I then issued the restart for apache and all was well.

cruiskeen · February 21, 2010, 10:53am

I’m up at the moment nursing my server for this very reason. This is because logrotate is furiously trying to stop and restart httpd during the logrotate, which happens weekly at this time. I note that by default the logrotate set up here does a restart of apache, and when this happens over and over again in quick succession sometimes apache doesn’t finish dying before the next restart, and then the semaphores pile up until you run out of semaphore space.

A couple things I’m trying here include having apache just do a graceful instead of a restart, and increasing the timeout in the httpd start script where it waits for the children to die. Also possibly having it clear the semaphores before starting apache.

pixel_paul · March 8, 2010, 12:33pm

thanks everyone for ideas as to cause - finally had a chance to look at this a bit closer and it seems to be related to the semaphore issue.

cruiskeen: did you find that the changes you made re: graceful/restart or the timeout increase has made a difference?

cruiskeen · March 8, 2010, 3:23pm

Hard to say since it only happened every once in a while in the first place.

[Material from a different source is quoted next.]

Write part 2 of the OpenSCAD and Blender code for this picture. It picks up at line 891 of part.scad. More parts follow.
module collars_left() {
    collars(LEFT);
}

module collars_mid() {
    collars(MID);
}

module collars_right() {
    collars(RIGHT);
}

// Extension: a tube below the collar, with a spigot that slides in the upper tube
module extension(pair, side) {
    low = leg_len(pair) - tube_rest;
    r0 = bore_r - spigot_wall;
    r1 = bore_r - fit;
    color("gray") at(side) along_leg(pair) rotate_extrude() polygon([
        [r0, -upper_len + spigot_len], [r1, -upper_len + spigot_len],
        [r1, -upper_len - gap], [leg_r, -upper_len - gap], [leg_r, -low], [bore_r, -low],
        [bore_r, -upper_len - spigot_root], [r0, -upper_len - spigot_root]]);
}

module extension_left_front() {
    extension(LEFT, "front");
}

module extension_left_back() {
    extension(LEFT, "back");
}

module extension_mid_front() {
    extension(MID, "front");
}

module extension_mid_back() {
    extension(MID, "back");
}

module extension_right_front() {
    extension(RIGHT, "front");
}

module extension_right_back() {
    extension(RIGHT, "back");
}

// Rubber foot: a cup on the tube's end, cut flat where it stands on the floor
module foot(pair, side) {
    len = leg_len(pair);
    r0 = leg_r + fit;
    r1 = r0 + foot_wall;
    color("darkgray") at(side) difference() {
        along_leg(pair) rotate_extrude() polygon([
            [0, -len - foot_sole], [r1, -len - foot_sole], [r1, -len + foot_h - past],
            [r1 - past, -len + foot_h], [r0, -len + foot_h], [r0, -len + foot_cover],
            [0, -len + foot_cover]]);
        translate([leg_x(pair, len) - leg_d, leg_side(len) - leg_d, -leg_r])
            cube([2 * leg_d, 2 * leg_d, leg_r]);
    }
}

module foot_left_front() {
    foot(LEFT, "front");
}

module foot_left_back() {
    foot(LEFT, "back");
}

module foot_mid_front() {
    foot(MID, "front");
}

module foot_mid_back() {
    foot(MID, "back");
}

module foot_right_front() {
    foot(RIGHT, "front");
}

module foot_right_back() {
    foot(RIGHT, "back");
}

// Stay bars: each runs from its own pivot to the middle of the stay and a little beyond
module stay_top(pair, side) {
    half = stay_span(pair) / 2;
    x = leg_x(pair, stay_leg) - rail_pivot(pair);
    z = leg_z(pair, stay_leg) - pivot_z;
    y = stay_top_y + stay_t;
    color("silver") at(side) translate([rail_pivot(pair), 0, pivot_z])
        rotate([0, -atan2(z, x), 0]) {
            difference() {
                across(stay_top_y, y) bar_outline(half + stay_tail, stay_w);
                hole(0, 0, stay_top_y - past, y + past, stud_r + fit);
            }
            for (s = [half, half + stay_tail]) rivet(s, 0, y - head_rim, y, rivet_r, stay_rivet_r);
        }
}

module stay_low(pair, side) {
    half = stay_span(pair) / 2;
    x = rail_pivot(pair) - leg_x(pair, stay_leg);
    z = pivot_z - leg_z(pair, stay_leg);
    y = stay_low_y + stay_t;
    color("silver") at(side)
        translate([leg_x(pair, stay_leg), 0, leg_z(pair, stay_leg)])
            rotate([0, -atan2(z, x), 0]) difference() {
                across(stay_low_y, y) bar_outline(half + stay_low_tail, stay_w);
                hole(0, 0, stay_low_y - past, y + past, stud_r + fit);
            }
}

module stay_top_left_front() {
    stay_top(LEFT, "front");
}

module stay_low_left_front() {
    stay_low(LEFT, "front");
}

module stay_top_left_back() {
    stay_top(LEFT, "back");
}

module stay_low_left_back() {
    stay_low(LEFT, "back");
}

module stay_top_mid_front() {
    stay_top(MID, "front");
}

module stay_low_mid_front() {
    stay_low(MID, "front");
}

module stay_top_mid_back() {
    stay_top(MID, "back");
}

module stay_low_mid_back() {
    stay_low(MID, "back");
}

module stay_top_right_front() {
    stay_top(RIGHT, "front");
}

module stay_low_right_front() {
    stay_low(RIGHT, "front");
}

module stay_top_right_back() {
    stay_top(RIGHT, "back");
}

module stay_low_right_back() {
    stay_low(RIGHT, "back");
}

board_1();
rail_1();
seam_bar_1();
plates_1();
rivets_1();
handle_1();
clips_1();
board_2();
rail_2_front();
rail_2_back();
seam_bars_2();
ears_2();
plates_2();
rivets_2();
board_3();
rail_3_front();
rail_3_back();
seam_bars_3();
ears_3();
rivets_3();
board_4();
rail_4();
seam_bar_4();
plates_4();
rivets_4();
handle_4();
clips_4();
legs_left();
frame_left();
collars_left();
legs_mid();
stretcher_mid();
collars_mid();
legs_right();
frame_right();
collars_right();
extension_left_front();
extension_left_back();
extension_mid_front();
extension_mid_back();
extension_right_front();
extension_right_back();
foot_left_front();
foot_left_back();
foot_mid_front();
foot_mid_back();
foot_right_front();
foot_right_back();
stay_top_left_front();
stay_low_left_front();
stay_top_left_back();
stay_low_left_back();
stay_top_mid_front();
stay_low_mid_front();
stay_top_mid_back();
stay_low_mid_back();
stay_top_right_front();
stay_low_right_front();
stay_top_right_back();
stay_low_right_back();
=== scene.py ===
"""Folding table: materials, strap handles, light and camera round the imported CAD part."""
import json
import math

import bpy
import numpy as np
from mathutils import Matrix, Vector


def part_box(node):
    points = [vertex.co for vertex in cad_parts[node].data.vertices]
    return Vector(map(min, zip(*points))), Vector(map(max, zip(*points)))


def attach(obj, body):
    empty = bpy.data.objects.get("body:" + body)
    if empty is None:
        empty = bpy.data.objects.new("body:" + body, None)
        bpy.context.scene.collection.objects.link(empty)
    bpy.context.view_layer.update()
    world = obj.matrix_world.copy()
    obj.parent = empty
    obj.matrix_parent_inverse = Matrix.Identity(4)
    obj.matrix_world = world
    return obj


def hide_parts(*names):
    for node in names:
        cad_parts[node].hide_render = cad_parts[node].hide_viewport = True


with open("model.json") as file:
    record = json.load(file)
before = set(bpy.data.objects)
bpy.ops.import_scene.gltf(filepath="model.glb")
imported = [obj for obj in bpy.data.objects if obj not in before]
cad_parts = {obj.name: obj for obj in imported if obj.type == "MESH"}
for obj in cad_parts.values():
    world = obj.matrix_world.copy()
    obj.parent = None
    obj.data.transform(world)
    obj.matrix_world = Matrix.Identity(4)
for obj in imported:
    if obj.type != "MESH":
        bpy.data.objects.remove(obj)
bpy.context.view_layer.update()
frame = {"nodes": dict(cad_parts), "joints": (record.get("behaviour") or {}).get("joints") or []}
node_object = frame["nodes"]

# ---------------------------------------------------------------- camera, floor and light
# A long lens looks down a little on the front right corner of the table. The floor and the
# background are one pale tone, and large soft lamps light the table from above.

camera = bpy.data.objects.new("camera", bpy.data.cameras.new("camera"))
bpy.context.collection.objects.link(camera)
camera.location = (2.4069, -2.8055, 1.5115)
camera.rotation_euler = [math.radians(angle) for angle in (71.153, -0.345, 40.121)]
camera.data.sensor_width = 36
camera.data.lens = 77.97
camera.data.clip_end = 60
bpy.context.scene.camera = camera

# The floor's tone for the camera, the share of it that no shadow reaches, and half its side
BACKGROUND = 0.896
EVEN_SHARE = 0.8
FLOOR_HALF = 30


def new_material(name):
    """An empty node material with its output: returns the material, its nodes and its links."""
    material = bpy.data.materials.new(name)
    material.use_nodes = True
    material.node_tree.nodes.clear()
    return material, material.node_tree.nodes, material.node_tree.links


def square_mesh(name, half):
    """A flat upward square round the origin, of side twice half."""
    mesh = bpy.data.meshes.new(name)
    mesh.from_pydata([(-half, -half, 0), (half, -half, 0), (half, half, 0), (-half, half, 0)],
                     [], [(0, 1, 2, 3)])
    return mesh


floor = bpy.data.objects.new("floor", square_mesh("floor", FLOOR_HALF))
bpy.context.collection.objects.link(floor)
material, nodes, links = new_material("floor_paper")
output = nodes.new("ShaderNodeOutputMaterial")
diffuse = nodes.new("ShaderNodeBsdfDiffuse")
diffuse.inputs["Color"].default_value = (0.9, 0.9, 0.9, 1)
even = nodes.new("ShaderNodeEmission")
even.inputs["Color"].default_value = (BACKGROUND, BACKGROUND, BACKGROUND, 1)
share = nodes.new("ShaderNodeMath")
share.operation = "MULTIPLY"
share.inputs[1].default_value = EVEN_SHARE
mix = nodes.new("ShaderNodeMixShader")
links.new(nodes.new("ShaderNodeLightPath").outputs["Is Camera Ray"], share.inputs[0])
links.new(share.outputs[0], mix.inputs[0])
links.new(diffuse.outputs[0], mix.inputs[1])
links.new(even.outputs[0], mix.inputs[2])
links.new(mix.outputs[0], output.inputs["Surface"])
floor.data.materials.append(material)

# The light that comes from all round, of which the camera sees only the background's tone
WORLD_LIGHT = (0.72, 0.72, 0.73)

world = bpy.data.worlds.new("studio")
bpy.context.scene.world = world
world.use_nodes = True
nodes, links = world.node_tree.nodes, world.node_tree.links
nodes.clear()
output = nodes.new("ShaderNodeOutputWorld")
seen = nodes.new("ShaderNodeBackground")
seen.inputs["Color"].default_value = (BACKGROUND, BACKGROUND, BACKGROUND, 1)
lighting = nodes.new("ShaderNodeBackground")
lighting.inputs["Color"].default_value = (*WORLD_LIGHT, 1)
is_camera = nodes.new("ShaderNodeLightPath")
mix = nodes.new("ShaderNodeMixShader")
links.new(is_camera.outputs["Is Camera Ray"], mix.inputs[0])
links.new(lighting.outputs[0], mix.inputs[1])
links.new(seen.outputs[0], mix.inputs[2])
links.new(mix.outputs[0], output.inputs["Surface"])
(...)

But it hasn’t happened since I made the changes, for whatever that’s worth.

pixel_paul · March 8, 2010, 4:19pm

I’ll give it a go and see what I find.

Thanks for the heads up on this.

Cheers,

Paul

uwe · July 18, 2010, 9:46pm

Hi,

I am having the same issue, but only on 2 of my 5 virtualmin servers (1 is gpl, the others are customer or my servers commercial license). These two (commercial) die randomly always Sunday morning around 4:00 am, logrotate time. I have all updates in place on all of the servers, only difference to a stock virtualmin is php 5.11 (bleeding edge repo).
I came across this thread by seeking a solution as it is just unhandy to get up at 4:00 in the morning to check if the servers are running
Is there a fix available by now?

Uwe

pixel_paul · July 27, 2010, 3:50pm

I managed to stop this from occuring by changing all post-rotation commands to
/etc/rc.d/init.d/httpd graceful

Since then I havent encountered this issue.

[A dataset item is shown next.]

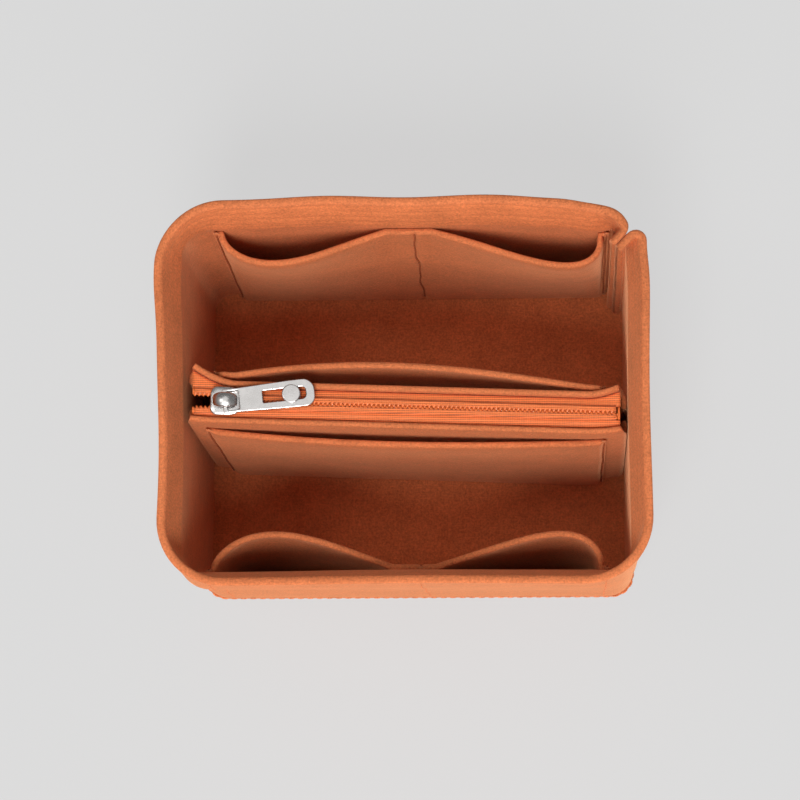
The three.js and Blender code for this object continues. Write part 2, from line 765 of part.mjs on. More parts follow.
// The zip's own frame lies along the pouch.
zip.position.set(-zip_offset * Math.sin(pouch_skew), pouch_centre_y + zip_offset * Math.cos(pouch_skew), 0);
zip.rotation.z = pouch_skew;
box.add(zip);
const fromZip = (x, y) => v2(x, y).rotateAround(v2(0, 0), pouch_skew).add(zip.position);

// Zip tapes: a flat part between the panels and a leg sewn down the inside of each panel
function tape(innerAt, sign) {
  const slot_left = fromZip(zip_left, (sign * tape_slot) / 2);
  const slot_right = fromZip(zip_right, (sign * tape_slot) / 2);
  const steps = Math.ceil((zip_right - zip_left) / tape_end_step);
  const edgeAt = alongside(innerAt, -sign * sewn_gap);
  const legAt = alongside(innerAt, -sign * (sewn_gap + tape_thickness / 2));
  const edge = [];
  const leg = [];
  for (let k = 0; k <= steps; k++) {
    const x = mix(slot_left.x, slot_right.x, k / steps);
    edge.push(v2(x, edgeAt(x)));
    leg.push(v2(x, legAt(x)));
  }
  const flat = [slot_left, slot_right, ...edge.reverse()];
  return joined(
    raise(flat, tape_level, tape_level + tape_thickness),
    raise(stripOutline(leg, tape_thickness), tape_level - tape_leg, tape_level + tape_thickness),
  );
}
add(box, "zip_tape_back", tape(backPanelInner, 1), tape_finish);
add(box, "zip_tape_front", tape(frontPanelInner, -1), tape_finish);

// The stitches that hold the tapes to the panels run along the outer faces of the panels.
const tape_stitch_level = tape_level - tape_leg / 2;
function tapeThread(outerAt, outward) {
  const reach = inner_side * tape_stitch_reach_share;
  const threadAt = alongside(outerAt, outward * (thread_gap + thread_thickness / 2));
  const path = [];
  for (let k = 0; k <= panel_samples; k++) {
    const x = mix(-reach, reach, k / panel_samples);
    path.push(v2(x, threadAt(x)));
  }
  return loftStrip([tape_stitch_level, tape_stitch_level + thread_width], () => path, thread_thickness);
}
add(box, "zip_back_seam_thread", tapeThread(backPanelOuter, 1), thread_finish);
add(box, "zip_front_seam_thread", tapeThread(frontPanelOuter, -1), thread_finish);

// How far each row of the coil has moved out from the closed chain at a place along the zip.
const slider_front = slider_at - slider_length / 2;
function coilSpread(x) {
  const in_slider = smooth((slider_at + converge_start - x) / (converge_start + slider_length / 2));
  const beyond = smooth((slider_front - x) / (slider_length / 4));
  return coil_spread_in_slider * in_slider + (coil_spread - coil_spread_in_slider) * beyond;
}

// One row of the coil: its turns side by side on their root
function coilRow(sign) {
  const first = zip_left + coil_end_gap + (sign > 0 ? 0 : coil_pitch / 2);
  const count = Math.floor((zip_right - coil_end_gap - first) / coil_pitch);
  const last = first + count * coil_pitch;
  const turns = [v2(first, coilSpread(first) + coil_root)];
  const root = [v2(last, coilSpread(last) + coil_back)];
  for (let k = 0; k < count; k++) {
    const left = first + k * coil_pitch + (coil_pitch - coil_turn_width) / 2;
    const right = left + coil_turn_width;
    const spread = coilSpread((left + right) / 2);
    turns.push(v2(left, coilSpread(left) + coil_root));
    turns.push(v2(left, spread - coil_reach));
    turns.push(v2(right, spread - coil_reach));
    turns.push(v2(right, coilSpread(right) + coil_root));
    const back = last - (k + 1) * coil_pitch;
    root.push(v2(back, coilSpread(back) + coil_back));
  }
  turns.push(v2(last, coilSpread(last) + coil_root));
  const outline = [...turns, ...root].map((p) => v2(p.x, sign * p.y));
  const low = tape_level + tape_thickness + coil_gap;
  return raise(outline, low, low + coil_height);
}
add(zip, "zip_coil_back", coilRow(1), coil_finish);
add(zip, "zip_coil_front", coilRow(-1), coil_finish);

// Thread tacks that end the zip: one on each row at the open end, one across both at the closed end
const tack_low = tape_level + tape_thickness + thread_gap;
const tack_high = tape_level + tape_thickness + coil_gap + coil_height;
function tack(x, from, to) {
  const end = x + tack_length;
  return raise([v2(x, from), v2(end, from), v2(end, to), v2(x, to)], tack_low, tack_high);
}
const tack_gap = (coil_end_gap - tack_length) / 2;
const tack_left = zip_left + tack_gap;
const tack_right = zip_right - coil_end_gap + tack_gap;
add(zip, "zip_tack_back", tack(tack_left, tape_slot / 2, tape_slot / 2 + tack_width), thread_finish);
add(zip, "zip_tack_front", tack(tack_left, -tape_slot / 2 - tack_width, -tape_slot / 2), thread_finish);
add(zip, "zip_tack_end", tack(tack_right, -tack_width, tack_width), thread_finish);

// Slider body: an upper and a lower plate joined by the post that parts the rows
const upper_low = tape_level + tape_thickness + coil_gap + coil_height + slider_play;
const upper_high = upper_low + slider_plate;
const lower_high = tape_level - slider_play;
const lower_low = lower_high - slider_plate;
function plateOutline(front_half, back_half) {
  const half = slider_length / 2;
  const start = v2(-half, 0);
  const rounding = { radius: slider_corner, steps: fold_steps };
  return roundedPath([
    { at: start },
    { at: v2(-half, -front_half), ...rounding },
    { at: v2(slider_taper_start, -front_half) },
    { at: v2(half, -back_half), ...rounding },
    { at: v2(half, back_half), ...rounding },
    { at: v2(slider_taper_start, front_half) },
    { at: v2(-half, front_half), ...rounding },
    { at: start },
  ]).slice(0, -1);
}
function block(x0, x1, y0, y1, z0, z1) {
  return raise([v2(x0, y0), v2(x1, y0), v2(x1, y1), v2(x0, y1)], z0, z1);
}
const post_start = -slider_length / 2 + post_from_front;
const post_half = post_width / 2;
const post_low = lower_high - slider_play;
const plate_join = upper_low + slider_play; // the post and the rails reach up into the upper plate
const rail_start = slider_corner - slider_length / 2;
const rail_outer = slider_front_half - slider_rail_inset;
const rail_inner = rail_outer - slider_rail;
const rail_low = upper_low - slider_rail_drop;
const slider_body = joined(
  raise(plateOutline(slider_front_half, slider_back_half), upper_low, upper_high),
  raise(plateOutline(slider_lower_half, slider_back_half), lower_low, lower_high),
  block(post_start, post_start + post_length, -post_half, post_half, post_low, plate_join),
  block(rail_start, slider_taper_start, rail_inner, rail_outer, rail_low, plate_join),
  block(rail_start, slider_taper_start, -rail_outer, -rail_inner, rail_low, plate_join),
);
slider_body.translate(slider_at, 0, 0);
add(zip, "slider_body", slider_body, metal_finish);

// Bridge: an arch along the slider, over the bar of the pull
function arch(half_length, rise) {
  const points = [];
  const steps = 14;
  for (let k = 0; k <= steps; k++) {
    const angle = (Math.PI * k) / steps;
    points.push(v2(half_length * Math.cos(angle), rise * Math.sin(angle)));
  }
  return points;
}
function bridge() {
  const foot = upper_high + bridge_gap;
  const bar_height = upper_high + tab_bar_height;
  const outer = arch(bridge_half_length - bridge_bevel, bridge_rise - bridge_bevel);
  const inner_rise = bridge_rise - bridge_thickness + bridge_bevel;
  const inner = arch(bridge_half_length - bridge_thickness + bridge_bevel, inner_rise);
  const leg = foot + bridge_bevel - bar_height;
  const outline = [
    v2(outer[0].x, leg),
    ...outer,
    v2(outer.at(-1).x, leg),
    v2(inner.at(-1).x, leg),
    ...inner.reverse(),
    v2(inner.at(-1).x, leg),
  ];
  const shape = new THREE.Shape(outline);
  const geometry = new THREE.ExtrudeGeometry(shape, {
    depth: bridge_width - 2 * bridge_bevel,
    bevelSize: bridge_bevel,
    bevelThickness: bridge_bevel,
    bevelSegments: 2,
  });
  geometry.translate(0, 0, bridge_bevel - bridge_width / 2);
  geometry.rotateX(Math.PI / 2);
  return geometry.translate(slider_at, 0, bar_height);
}
add(zip, "slider_bridge", bridge(), metal_finish);

// Pull tab: an eye round the bar end, a slot along its middle
const pull = new THREE.Group();
pull.position.set(slider_at, tab_shift, upper_high + tab_bar_height);
pull.rotation.z = tab_yaw;
zip.add(pull);

function tabOutline() {
  const start = v2(-tab_bar_half, 0);
  return roundedPath([
    { at: start },
    { at: v2(-tab_bar_half, -tab_neck_half_width), radius: neck_corner, steps: small_steps },
    { at: v2(tab_neck_end, -tab_neck_half_width) },
    { at: v2(tab_shoulder_end, -tab_half_width) },
    { at: v2(tab_length, -tab_half_width), radius: tab_end_radius, steps: corner_steps },
    { at: v2(tab_length, tab_half_width), radius: tab_end_radius, steps: corner_steps },
    { at: v2(tab_shoulder_end, tab_half_width) },
    { at: v2(tab_neck_end, tab_neck_half_width) },
    { at: v2(-tab_bar_half, tab_neck_half_width), radius: neck_corner, steps: small_steps },
    { at: start },
  ]).slice(0, -1);
}
function slotOutline(from, to, width, radius) {
  const start = v2(from, 0);
  return roundedPath([
    { at: start },
    { at: v2(from, -width / 2), radius, steps: corner_steps },
    { at: v2(to, -width / 2), radius, steps: corner_steps },
    { at: v2(to, width / 2), radius, steps: corner_steps },
    { at: v2(from, width / 2), radius, steps: corner_steps },
    { at: start },
  ]).slice(0, -1);
}
const pull_tab = raise(tabOutline(), -tab_thickness / 2, tab_thickness / 2, [
  slotOutline(tab_bar_half, tab_eye_end, tab_eye_width, neck_corner),
  slotOutline(tab_slot_start, tab_slot_end, tab_slot_width, (tab_slot_width / 2) * slot_corner_share),
]);
add(pull, "pull_tab", pull_tab, metal_finish);

// Button: two round heads on a shank that fits the slot
const head_low = tab_thickness / 2 + button_play;
const head_high = head_low + button_head;
const button_profile = [
  v2(0, -head_high),
  v2(button_radius - button_edge, -head_high),
  v2(button_radius, -head_high + button_edge),
  v2(button_radius, -head_low),
  v2(button_shank_radius, -head_low),
  v2(button_shank_radius, head_low),
  v2(button_radius, head_low),
  v2(button_radius, head_high - button_edge),
  v2(button_radius - button_edge, head_high),
  v2(0, head_high),
];
const button = new THREE.LatheGeometry(button_profile, button_sides).rotateX(Math.PI / 2);
button.translate(button_at, 0, 0);
add(pull, "pull_button", button, metal_finish);

export default box;
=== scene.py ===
import json
import math

import bpy
import numpy as np
from bpy.props import FloatProperty, FloatVectorProperty, PointerProperty
from mathutils import Matrix, Vector


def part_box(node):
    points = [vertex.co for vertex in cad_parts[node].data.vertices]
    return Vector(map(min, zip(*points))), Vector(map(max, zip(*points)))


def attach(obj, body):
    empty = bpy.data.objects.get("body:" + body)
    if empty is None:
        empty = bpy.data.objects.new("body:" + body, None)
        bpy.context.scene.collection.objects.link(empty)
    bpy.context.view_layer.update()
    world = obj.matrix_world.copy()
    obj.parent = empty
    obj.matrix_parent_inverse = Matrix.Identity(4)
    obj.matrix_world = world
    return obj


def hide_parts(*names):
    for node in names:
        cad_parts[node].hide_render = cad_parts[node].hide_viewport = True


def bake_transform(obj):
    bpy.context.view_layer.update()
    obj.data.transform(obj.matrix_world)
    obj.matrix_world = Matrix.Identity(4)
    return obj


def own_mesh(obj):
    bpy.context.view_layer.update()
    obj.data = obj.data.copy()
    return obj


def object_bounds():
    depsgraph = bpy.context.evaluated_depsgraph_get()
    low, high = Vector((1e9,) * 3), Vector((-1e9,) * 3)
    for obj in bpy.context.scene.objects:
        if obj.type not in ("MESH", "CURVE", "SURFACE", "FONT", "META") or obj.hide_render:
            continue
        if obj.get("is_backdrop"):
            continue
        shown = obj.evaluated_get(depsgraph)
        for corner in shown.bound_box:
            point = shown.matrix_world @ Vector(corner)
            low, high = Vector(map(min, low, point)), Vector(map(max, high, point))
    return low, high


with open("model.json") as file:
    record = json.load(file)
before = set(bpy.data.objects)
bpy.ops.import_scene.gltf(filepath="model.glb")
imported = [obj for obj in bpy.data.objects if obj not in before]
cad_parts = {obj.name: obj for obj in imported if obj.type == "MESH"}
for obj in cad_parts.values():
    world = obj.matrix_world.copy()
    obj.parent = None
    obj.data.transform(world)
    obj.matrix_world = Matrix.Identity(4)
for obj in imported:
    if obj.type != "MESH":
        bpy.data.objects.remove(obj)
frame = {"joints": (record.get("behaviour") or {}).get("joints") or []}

bl_info = {
    "name": "Felt Purse Organizer Insert",
    "version": (1, 0, 0),
    "blender": (4, 5, 0),
    "location": "View3D > Sidebar > Organizer",
    "description": "Felt box insert with wall pockets and a zipped pouch, dressed over its packed frame",
    "category": "Add Mesh",
}

CAD_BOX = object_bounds()
MM = 0.001  # the shapes below are worked out in millimetres, and meshes are made in metres
LEAST_SIDE = 0.01  # the least side of a tape's flat size, in metres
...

uwe · July 27, 2010, 11:04pm

Hi picel_paul,

thanks for your reply.
I instantly went and checked the settings and what do you know, there is different types of entries automatically generated :

/usr/sbin/apachectl graceful or restart

/etc/rc.d/init.d/httpd restart

The first once where mainly set to “graceful” the second ones all to restart. I changed all restart to graceful and hope for the best.
On my virtualmin GPL server they were all set to graceful, seems to be the reason why that one did not fail.

Question now is, why different command lines? The servers created lately where all in the second form. Is there a difference inbetween these command lines? Which one should I use? And where to change/force it for new servers? I checked the template, but there are no settings for the post-rotation command.

Thanks

Uwe

pixel_paul · July 28, 2010, 8:26am

Hi Uwe,

All I know is that the hard restart with /etc/rc.d/init.d/httpd restart was causing the problem, and changing to graceful solved the problem.

When I create a new virtual server the logrotate post command is /etc/rc.d/init.d/httpd graceful - if you’re getting it set to /etc/rc.d/init.d/httpd restart then this may need to be escalated to someone who knows a bit more…

Cheers,

Paul